Lithium batteries were used as the power source to reduce the payload weight in pGAPS engineering flight, but the GAPS Antarctic flight will use solar panels and rechargeable batteries.
Launch site: Multipurpose Aviation Research Field, Taiki-Cho, Hokkaido, Japan
Balloon launched by: ISAS / JAXA
Balloon manufacturer/size/composition: Open balloon model B100 100.000 m3
Flight identification number: B12-01
Payload weight: 580 kgs
The pGAPS payload was launched at 4:55 AM on June 3rd from the Taiki launch base using the Sliding launcher. After an ascent phase of 3 hours, of which 1.5 hours were spent drifting eastward in a typical "boomerang flight" operation, the balloon reached the level altitude at around 8:05 AM. Then, it floated westward for 3 hours at the level altitudes of around 31 to 33 km. The flight was terminated near the coast a few minutes after 11.00 AM and the payload was safely recovered from the sea within only 9 minutes after the splash down which ocurred at 11:36 AM.

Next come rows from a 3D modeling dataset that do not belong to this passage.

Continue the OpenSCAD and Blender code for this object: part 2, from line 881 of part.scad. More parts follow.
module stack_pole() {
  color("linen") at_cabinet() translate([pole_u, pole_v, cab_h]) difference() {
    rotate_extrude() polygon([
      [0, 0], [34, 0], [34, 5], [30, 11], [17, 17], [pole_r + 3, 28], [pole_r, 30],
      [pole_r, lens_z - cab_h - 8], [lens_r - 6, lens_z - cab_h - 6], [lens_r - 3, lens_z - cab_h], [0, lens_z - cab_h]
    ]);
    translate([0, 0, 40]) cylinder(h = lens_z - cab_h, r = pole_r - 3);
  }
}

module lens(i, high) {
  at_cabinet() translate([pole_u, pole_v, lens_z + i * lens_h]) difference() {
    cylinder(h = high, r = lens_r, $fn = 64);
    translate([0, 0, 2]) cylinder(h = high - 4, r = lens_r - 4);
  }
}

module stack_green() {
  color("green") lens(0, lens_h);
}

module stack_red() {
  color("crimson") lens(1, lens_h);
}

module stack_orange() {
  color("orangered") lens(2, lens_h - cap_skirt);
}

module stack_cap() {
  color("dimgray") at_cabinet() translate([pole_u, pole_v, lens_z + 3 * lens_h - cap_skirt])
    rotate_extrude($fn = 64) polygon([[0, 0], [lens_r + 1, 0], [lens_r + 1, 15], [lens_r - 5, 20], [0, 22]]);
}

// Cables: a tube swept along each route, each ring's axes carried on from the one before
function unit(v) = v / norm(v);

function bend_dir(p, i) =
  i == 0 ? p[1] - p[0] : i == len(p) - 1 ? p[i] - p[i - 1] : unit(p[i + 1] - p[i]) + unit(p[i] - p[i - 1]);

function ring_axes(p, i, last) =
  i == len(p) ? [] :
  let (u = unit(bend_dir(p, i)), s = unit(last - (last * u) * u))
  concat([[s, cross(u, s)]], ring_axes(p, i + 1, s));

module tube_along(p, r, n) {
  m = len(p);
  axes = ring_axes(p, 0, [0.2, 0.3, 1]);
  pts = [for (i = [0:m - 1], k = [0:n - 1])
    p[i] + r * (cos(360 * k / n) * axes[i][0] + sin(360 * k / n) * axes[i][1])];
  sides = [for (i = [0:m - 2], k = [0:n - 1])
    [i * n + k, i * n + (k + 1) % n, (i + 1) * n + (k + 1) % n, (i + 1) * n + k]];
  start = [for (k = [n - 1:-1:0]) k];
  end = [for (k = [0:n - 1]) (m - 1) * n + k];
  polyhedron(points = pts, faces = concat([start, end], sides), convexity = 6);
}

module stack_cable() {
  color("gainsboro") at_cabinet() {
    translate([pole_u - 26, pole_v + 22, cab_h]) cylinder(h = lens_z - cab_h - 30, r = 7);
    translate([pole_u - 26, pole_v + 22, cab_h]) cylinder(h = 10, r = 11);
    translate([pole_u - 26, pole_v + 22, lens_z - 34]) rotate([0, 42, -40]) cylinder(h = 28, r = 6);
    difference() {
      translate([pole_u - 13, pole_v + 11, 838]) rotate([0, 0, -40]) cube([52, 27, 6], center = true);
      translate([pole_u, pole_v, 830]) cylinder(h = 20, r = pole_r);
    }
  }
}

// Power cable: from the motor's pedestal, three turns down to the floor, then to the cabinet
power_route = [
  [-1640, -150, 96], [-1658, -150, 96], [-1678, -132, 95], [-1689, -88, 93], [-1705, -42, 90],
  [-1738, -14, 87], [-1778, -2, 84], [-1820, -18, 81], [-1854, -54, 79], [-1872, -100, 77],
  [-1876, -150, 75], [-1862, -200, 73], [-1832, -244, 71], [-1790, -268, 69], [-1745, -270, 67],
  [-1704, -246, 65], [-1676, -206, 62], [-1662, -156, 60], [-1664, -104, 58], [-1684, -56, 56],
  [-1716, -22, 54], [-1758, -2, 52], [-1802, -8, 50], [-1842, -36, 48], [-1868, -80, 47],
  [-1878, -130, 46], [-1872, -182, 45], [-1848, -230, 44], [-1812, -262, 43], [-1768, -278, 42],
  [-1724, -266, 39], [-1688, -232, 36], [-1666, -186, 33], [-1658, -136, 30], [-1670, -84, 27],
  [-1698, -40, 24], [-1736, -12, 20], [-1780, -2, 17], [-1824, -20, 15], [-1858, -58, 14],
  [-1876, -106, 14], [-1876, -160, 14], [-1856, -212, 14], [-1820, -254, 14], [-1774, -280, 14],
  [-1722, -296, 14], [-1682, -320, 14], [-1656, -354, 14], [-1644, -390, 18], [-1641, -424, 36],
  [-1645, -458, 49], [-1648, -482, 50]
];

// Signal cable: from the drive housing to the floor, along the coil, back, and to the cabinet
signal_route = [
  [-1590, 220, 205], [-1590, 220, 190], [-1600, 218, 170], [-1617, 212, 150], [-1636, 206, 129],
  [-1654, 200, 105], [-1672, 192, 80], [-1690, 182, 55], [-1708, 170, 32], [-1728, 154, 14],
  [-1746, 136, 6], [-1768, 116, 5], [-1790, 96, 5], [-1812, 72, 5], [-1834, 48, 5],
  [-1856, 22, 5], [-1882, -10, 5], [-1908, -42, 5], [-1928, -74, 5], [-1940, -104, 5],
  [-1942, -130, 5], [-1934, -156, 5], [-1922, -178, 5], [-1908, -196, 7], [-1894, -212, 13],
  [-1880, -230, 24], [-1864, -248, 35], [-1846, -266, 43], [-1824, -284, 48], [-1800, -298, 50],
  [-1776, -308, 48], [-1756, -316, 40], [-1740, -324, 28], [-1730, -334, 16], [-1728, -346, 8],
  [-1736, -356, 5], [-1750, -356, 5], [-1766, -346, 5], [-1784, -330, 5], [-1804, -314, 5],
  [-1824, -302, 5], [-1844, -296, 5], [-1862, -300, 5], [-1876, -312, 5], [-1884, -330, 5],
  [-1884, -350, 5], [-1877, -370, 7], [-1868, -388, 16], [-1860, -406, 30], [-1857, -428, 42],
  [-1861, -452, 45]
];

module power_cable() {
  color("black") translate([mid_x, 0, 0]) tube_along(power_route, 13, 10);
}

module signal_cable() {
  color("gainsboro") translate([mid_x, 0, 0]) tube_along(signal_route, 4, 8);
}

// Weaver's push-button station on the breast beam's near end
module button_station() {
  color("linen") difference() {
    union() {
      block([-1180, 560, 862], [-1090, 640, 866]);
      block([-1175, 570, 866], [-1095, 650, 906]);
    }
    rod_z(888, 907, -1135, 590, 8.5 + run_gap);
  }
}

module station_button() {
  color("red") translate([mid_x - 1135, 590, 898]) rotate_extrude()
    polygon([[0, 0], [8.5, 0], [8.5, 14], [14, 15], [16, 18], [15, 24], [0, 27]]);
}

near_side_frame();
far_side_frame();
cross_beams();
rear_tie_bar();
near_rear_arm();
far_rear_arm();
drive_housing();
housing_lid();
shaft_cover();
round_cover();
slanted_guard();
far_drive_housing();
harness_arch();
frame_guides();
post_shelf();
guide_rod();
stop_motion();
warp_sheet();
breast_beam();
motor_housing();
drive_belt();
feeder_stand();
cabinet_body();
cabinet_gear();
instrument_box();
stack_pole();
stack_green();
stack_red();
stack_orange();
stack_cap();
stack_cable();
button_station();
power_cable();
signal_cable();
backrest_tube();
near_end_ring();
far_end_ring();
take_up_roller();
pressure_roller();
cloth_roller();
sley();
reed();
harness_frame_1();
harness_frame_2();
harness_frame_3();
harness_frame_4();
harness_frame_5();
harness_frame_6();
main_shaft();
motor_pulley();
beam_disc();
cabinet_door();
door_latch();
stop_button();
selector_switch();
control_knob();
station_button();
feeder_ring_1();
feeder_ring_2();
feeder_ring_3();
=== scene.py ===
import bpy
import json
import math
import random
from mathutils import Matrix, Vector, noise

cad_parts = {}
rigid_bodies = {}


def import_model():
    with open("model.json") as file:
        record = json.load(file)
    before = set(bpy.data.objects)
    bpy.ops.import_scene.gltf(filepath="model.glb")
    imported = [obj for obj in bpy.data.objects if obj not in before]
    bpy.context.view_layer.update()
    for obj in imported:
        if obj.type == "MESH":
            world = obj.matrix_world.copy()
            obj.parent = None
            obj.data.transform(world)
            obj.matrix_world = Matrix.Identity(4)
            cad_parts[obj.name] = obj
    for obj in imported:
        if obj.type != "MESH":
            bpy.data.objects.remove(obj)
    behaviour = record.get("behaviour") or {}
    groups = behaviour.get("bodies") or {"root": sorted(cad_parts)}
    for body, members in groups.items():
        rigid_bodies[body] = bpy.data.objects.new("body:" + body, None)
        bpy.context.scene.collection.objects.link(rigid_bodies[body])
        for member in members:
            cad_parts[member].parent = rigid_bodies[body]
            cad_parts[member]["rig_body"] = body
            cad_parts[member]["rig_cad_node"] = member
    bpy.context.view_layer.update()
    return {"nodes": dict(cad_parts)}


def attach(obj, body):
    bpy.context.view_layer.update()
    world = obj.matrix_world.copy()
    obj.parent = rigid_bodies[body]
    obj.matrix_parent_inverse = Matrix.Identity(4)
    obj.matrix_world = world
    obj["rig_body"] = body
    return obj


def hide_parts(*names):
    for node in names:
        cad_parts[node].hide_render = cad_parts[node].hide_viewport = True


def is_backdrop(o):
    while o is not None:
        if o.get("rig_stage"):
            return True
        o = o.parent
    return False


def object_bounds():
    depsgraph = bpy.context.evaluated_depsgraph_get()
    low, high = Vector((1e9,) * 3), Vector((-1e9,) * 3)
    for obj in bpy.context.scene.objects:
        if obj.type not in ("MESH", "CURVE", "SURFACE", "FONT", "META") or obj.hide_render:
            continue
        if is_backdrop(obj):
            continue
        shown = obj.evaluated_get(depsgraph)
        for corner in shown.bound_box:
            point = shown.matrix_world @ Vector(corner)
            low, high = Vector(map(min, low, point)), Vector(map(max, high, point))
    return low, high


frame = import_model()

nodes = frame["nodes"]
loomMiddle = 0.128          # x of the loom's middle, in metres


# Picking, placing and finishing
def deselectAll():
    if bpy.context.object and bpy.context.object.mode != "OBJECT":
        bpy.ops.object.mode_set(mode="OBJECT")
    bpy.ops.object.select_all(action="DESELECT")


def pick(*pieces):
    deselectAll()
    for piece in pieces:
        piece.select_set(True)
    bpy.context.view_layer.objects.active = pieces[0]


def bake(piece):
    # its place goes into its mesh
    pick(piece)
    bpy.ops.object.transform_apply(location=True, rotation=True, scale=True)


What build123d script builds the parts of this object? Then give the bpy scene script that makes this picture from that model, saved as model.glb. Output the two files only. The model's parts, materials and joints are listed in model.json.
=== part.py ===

The pGAPS payload was succesfully operated throughout the flight with more than one million events recorded. Unfortunately the rotator for the payload attitude control failed due to an operation mistake during the flight. However all the other payload components basically worked well throughout the mission. The preliminary analysis of the scientific team has confirmed that the Si(Li) detectors and the TOF counters showed good, stable performance with low noise.
The first scientific fligth of the GAPS experiment will take place in Antarctica in 2017.